Hi there I was wondering if anyone could help with what camera settings to use to achieve this bright beach look. I have a canon 5d and 70-200 usm f2.8 lens

I actually don't think that your question/issue has anything to do with 'high key'...but it's probably a metering/exposure issue.

The hidden truth is that cameras are designed to get exposures wrong...as least if you follow the recommendation from the camera's meter (use auto mode without correction).

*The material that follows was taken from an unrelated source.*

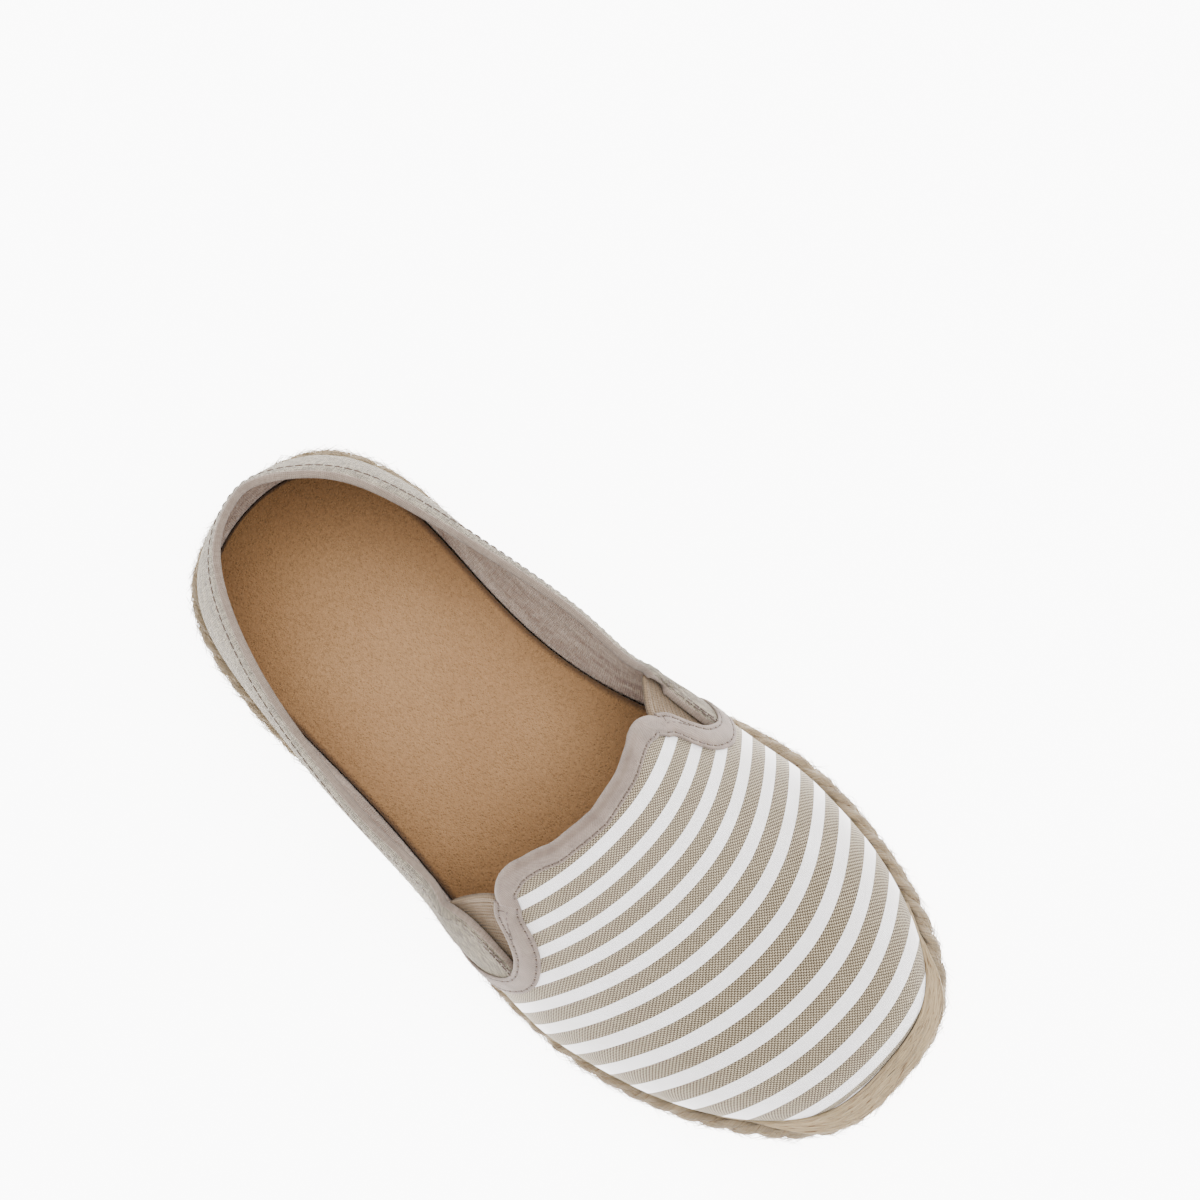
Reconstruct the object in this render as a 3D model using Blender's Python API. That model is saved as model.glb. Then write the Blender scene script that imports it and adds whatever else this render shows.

It's a fairly in-depth topic, but the gist of it is that that camera's meter is designed to give you correct exposure, only when you meter on something that is 'middle grey' (tone, not color). This means that if you are shooting in a bright scene (like the beach), the camera's meter will see all of that brightness and in turn recommend less exposure than you should have. The result is that your photos in bright scenarios, come out underexposed. Part of the reason is that the camera doesn't know that you want to expose for the people and not the background (or mostly the people and less the background).

So to get photos like the examples (well exposed subject, over exposed backgrounds), you need to do something extra. In manual exposure mode, you would need to dial in exposure that is higher than the zero on the meter. In any of the auto modes, you would need to use exposure compensation and probably auto exposure lock as well. (it's easier in manual).

Another way you could do it, would be to use a grey card or a hand held incident light meter. But once you really understand metering and know how to 'trick' your camera into getting correct exposures, you don't need the extra meter or the grey card.